93. The applicant urged the Court to take into account recent international developments, in particular the Framework Convention for the Protection of National Minorities, in reducing the margin of appreciation accorded to States in light of the recognition of the problems of vulnerable groups, such as Gypsies. The Court observes that there may be said to be an emerging international consensus amongst the Contracting States of the Council of Europe recognising the special needs of minorities and an obligation to protect their security, identity and lifestyle (see paragraphs 55-59 above, in particular the Framework Convention for the Protection of National Minorities), not only for the purpose of safeguarding the interests of the minorities themselves but to preserve a cultural diversity of value to the whole community.
94. However, the Court is not persuaded that the consensus is sufficiently concrete for it to derive any guidance as to the conduct or standards which Contracting States consider desirable in any particular situation. The framework convention, for example, sets out general principles and goals but the signatory States were unable to agree on means of implementation. This reinforces the Court's view that the complexity and sensitivity of the issues involved in policies balancing the interests of the general population, in particular with regard to environmental protection, and the interests of a minority with possibly conflicting requirements renders the Court's role a strictly supervisory one.

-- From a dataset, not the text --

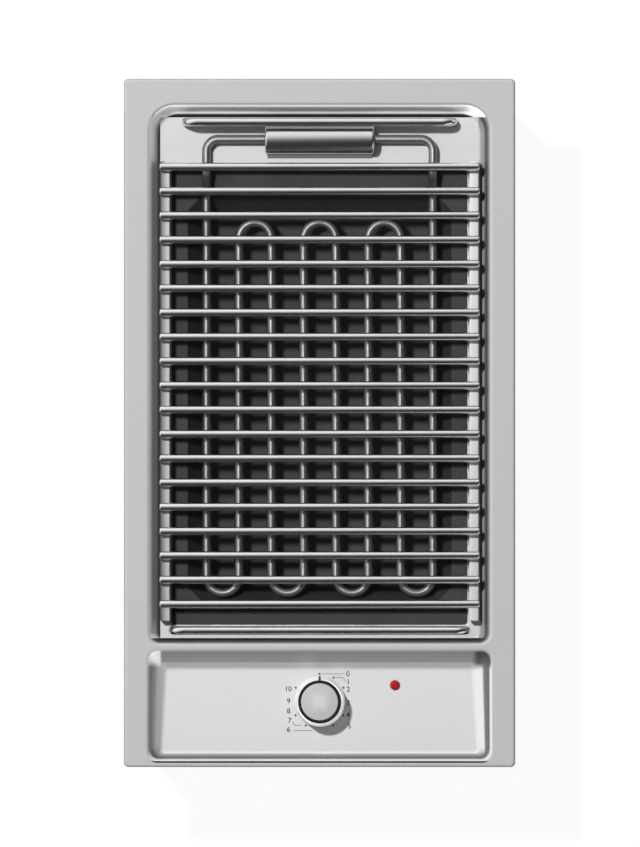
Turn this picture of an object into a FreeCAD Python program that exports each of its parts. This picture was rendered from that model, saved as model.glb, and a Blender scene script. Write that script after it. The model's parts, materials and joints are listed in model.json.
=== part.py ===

95. Moreover, to accord to a Gypsy who has unlawfully stationed a caravan site at a particular place different treatment from that accorded to non-Gypsies who have established a caravan site at that place or from that accorded to any individual who has established a house in that particular place would raise substantial problems under Article 14 of the Convention.
96. Nonetheless, although the fact of belonging to a minority with a traditional lifestyle different from that of the majority does not confer an immunity from general laws intended to safeguard the assets of the community as a whole, such as the environment, it may have an incidence on the manner in which such laws are to be implemented. As intimated in Buckley, the vulnerable position of Gypsies as a minority means that some special consideration should be given to their needs and their different lifestyle both in the relevant regulatory planning framework and in reaching decisions in particular cases (judgment cited above, pp. 1292-95, §§ 76, 80 and 84). To this extent, there is thus a positive obligation imposed on the Contracting States by virtue of Article 8 to facilitate the Gypsy way of life (see, mutatis mutandis, Marckx v. Belgium, judgment of 13 June 1979, Series A no. 31, p. 15, § 31; Keegan v. Ireland, judgment of 26 May 1994, Series A no. 290, p. 19, § 49; and Kroon and Others v. the Netherlands, judgment of 27 October 1994, Series A no. 297-C, p. 56, § 31).
97. It is important to appreciate that, in principle, Gypsies are at liberty to camp on any caravan site which has planning permission; there has been no suggestion that permissions exclude Gypsies as a group. They are not treated worse than any non-Gypsy who wants to live in a caravan and finds it disagreeable to live in a house. However, it appears from the material placed before the Court, including judgments of the English courts, that the provision of an adequate number of sites which the Gypsies find acceptable and on which they can lawfully place their caravans at a price which they can afford is something which has not been achieved.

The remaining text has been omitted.